Poicy Integrity is led by Richard Revesz, the AnBryce Professor of Law and Dean Emeritus at NYU Law School. Revesz took a temporary leave of absence in 2023-2025 to serve as administrator of the White House Office of Information and Regulatory Affairs. The executive director is Don Goodson.

== Ongoing work ==
Policy Integrity has consistently supported the use of the Social Cost of Carbon (SCC) to monetize and weigh the impacts of carbon pollution. The institute frequently collaborates with non-governmental organizations to advocate for the proper application of SCC metrics in federal agency regulatory impact analyses and environmental reviews, as well as in relevant and state policymaking processes.

Policy Integrity regularly engages in research and advocacy on electricity policy. The institute has published reports on issues related to transmission, grid resilience, and the deployment and compensation of distributed energy resources. It has also engaged in state energy policy proceedings around the country and advocated before the Federal Energy Regulatory Commission and the Department of Energy.

Policy Integrity has been involved in efforts to reform federal natural resource leasing programs. It frequently participates in Department of the Interior regulatory proceedings, pushing for proper consideration of climate impacts and alternate use options for public lands, such as recreation, conservation, and renewable energy production.

In 2018, Policy Integrity launched a resource tracking the outcomes of legal challenges to Trump administration policy changes. The New York Times, The Washington Post, The Wall Street Journal, and several other publications have regularly cited the resource.
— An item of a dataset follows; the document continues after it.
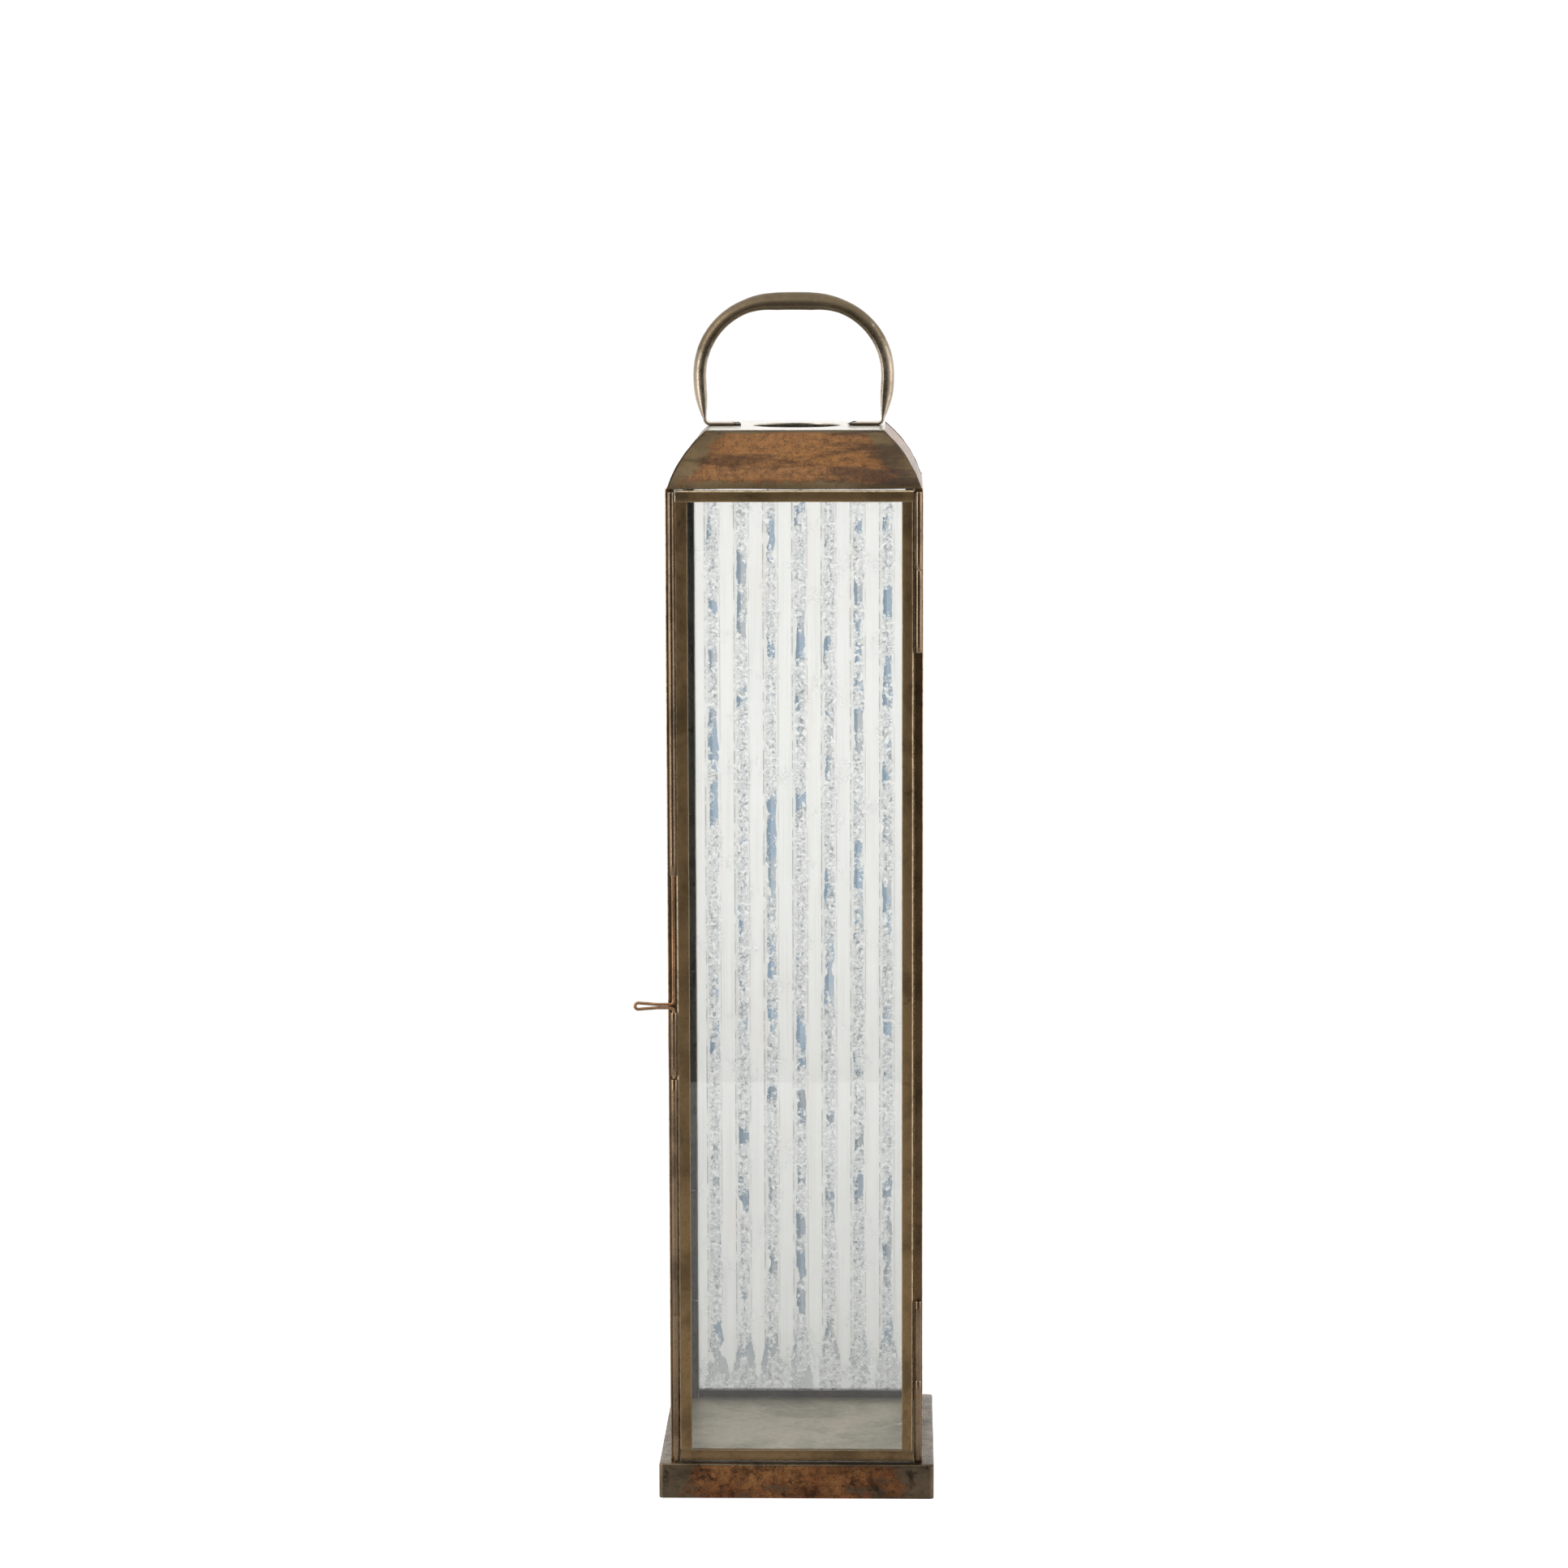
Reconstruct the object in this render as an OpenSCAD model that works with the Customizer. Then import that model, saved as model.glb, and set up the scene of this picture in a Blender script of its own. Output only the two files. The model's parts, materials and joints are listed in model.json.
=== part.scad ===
// Tall candle lantern in antiqued brass: a folded base pan, three walls of ribbed silvered
// glass, a hinged clear glass door with a lift-up drop bolt, a curved roof and a carrying arch.
// Millimetres. +Z is up, the origin is the middle of the base on the table, the door faces -Y.

/* [Base] */
// Side of the square base pan
base_w = 170; // [164:1:180]
// Height of the pan's skirt
base_h = 21.6; // [15:0.2:30]
// Radius of the pan's upright corners
base_corner_r = 2.5; // [1.5:0.5:5]
// Thickness of the folded sheet brass
sheet = 1; // [0.8:0.1:1.4]

/* [Body] */
// Outside width of the glazed body
body_w = 156; // [152:1:158]
// Height of the walls above the pan
wall_h = 603; // [560:1:640]
// Side of the square glazing channel that frames each wall
channel = 5.4; // [5:0.1:6]
// Depth of the groove that holds a wall's glass
channel_groove = 3; // [2.5:0.1:3.4]

/* [Ribbed glass] */
// Distance from one valley to the next
rib_pitch = 18.6; // [14:0.1:24]
// Height of a rib above the valleys on each face
rib_rise = 0.9; // [0.4:0.1:0.95]
// Thickness of the glass in the valleys
pane_t = 2.2; // [2:0.1:2.25]
// How far the pattern was cut off centre
rib_shift = 0; // [-9:0.5:9]

/* [Roof] */
// Width of the roof at its eaves
eave_w = 153.6; // [150:0.2:155]
// Side of the flat top plate
crown_w = 109; // [95:1:120]
// Height from the eaves to the underside of the top plate
roof_h = 33.4; // [28:0.2:40]
// How far each roof sheet bulges out from a flat slope
roof_bulge = 2.8; // [1:0.1:4]
// Diameter of the chimney hole
chimney_d = 54.8; // [40:0.2:60]

/* [Handle] */
// Outside diameter of the handle's tube
handle_tube_d = 11; // [8:0.5:12]
// Outside width of the arch
handle_w = 124.4; // [118:0.2:130]
// Length of the straight grip between the arch's two bends
grip_len = 26; // [10:1:40]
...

Policy Integrity has also produced extensive research and advocacy related to federal vehicle emissions standards, deregulation during the COVID-19 pandemic, healthcare protections, and other policy issues.

== Role in litigation ==
Policy Integrity has helped support several major environmental rules that have faced challenges in federal courts, including the U.S. Supreme Court. Its amicus briefs have garnered attention in cases including:
- Utility Air Regulatory Group v. EPA, which upheld the ability of the EPA to regulate greenhouse gas emissions under the Clean Air Act.
- Michigan v. EPA, which held that the EPA must consider costs when deciding whether to regulate.
- EPA v. EME Homer City Generation, which upheld key aspects of the EPA’s Cross-State Air Pollution Rule.
Policy Integrity has filed numerous other amicus briefs in federal cases on energy efficiency standards, conservation designations, pipeline impacts, and methane emission regulation, among other issues.